Property insurance guaranty funds, which step in for insolvent homeowners or auto insurers, pay out the policy’s limits or $300,000, whichever is less.
What about other insurers? Should I be concerned about them?
You always want to monitor the strength of your insurer, as its ability to pay out claims in excess of the guaranty amounts may be at stake.
Several companies rate insurers, including A.M. Best, Moody’s and Standard & Poor’s. Insure.com offers an interactive tool to check S&P ratings.
If you want to switch to another insurer, your options may be many — or nonexistent. You typically can transfer annuity money from one company to another in what’s known as a 1035 exchange without triggering taxes, although you may owe surrender charges.
If you have a life or health insurance policy and your health has deteriorated, however, you could find getting new coverage difficult.

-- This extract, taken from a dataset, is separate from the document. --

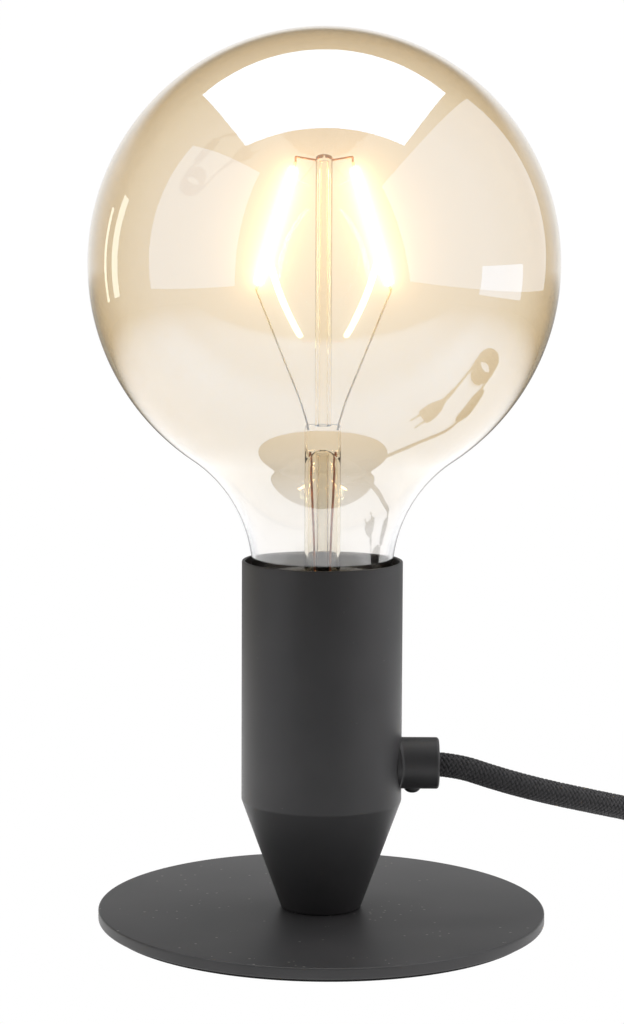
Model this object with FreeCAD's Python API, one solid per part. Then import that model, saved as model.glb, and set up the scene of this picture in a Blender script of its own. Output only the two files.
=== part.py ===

If there’s a credit crisis, how come my credit card company just raised my limit? Credit card issuers are cozying up to folks they consider good risks while trying to limit the damage that can be done by people they consider bad risks.
That’s why borrowers with mediocre and worse credit scores are finding their credit limits being reduced and their interest rates raised, while those with good scores continue to enjoy excellent access to most forms of credit.
Mortgage lending is somewhat of an exception. You’ll still have far more options if you have good scores, but you may also need a bigger down payment (or more equity, if you’re refinancing) than you have in the past.
What’s going to happen next?
Nobody knows. Things could get worse, much worse or better.
If you feel like you simply must do something, though, consider contributing money to the American Red Cross. (See “How to give even when you’re broke.”) While we worry and fret about what disasters might happen, the Red Cross is dealing with disasters that are happening. Open your wallet for someone else, and I’ll make one rock-solid prediction: You’re going to feel at least a little better.